Evan Longoria and Ryne Nelson look disappointed about the ball that dropped
Elsa/Getty Images

We came so very, very close to a position player pitching in a pennant series. In Game 2 on Tuesday night, the Phillies walloped their way to an early lead with a couple solo home runs against the Diamondbacks, then piled on a bunch of doubles until they got to play out the last few innings with a 10-0 score. Only one non-pitcher ever has taken the mound in an LCS or later—Cliff Pennington of the Jays in 2015—but since then the practice has been restricted to eight-run deficits or worse, making the possibility even slimmer.

The Phillies fulfilled the stated conditions when Alec Bohm doubled home a pair in the seventh, but even then D-Backs kept the hook away from Ryne Nelson. Perhaps if there weren't an off-day before Game 3, they would have eeny-meeny-miney-mo'ed their infield to pick a new pitcher, but instead Nelson soldiered on through part two of the cutest back-to-back hitters in the league. Bryson Stott swung and missed at strike one, and he didn't do much with the second pitch as it shoved its way inside and hit his bat near the hands.

Stott's pop-up was the easiest play the defense could have requested to stanch the bleeding, if only someone had decided it was their job to haul it in. Young catcher Gabriel Moreno had a look. Veteran third baseman Evan Longoria wandered over. But Nelson entering the area seemed to confuse them both. While the trio stood still, the hit (not an error!) dropped onto the grass.

Sending out a positional player to pitch is a white flag, signaling that a manager is saving his arms for a competitive game because he believes this one no longer is. This somehow-not-an-error doesn’t appear on the box score as a similarly blatant request for mercy, but it was just as effective at announcing the end of the Arizona Diamondbacks as a going concern in Game 2. It doesn’t matter what happened later. In this moment, the score was 8-0, Phillies fans were inventing new obscenities to shout in celebration, and nobody on the other team could catch a harmless pop fly. You know how when dogs are playing and it gets too intense, one will roll over and bear its throat to signal I don’t want to play anymore, you win? This was so over.
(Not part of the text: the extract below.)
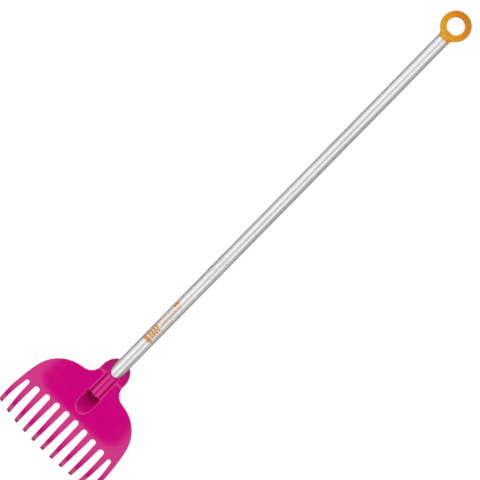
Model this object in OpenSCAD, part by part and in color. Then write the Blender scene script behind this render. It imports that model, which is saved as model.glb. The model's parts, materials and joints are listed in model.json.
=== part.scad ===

"We have to play better baseball," manager Torey Lovullo said after the game. "Everybody has to be better. You can start with the manager and then trickle all the way down through the entire team. We've got to play Diamondback baseball."

Elaborating on what that means, Lovullo gave a definition that included both advanced tactics and tee-ball basics. “Diamondback baseball is grinding out at-bats, having mature at-bats, driving up pitch counts, catching pop-ups, picking up the baseball.”

That those last few are agenda items for fixing is not good, but it is a window into how lopsided the series feels as the Phillies hold a 2-0 lead. On the one end is a team that feels invincible, with a pumped and jacked fan base going feral for every at-bat. On the other side is a team that feels broken, adrift, and lucky to even be present. Nowhere was that more apparent than when Stott reached base on a freebie. I guess nobody on the D-Backs shouted "I got it" because none of them do.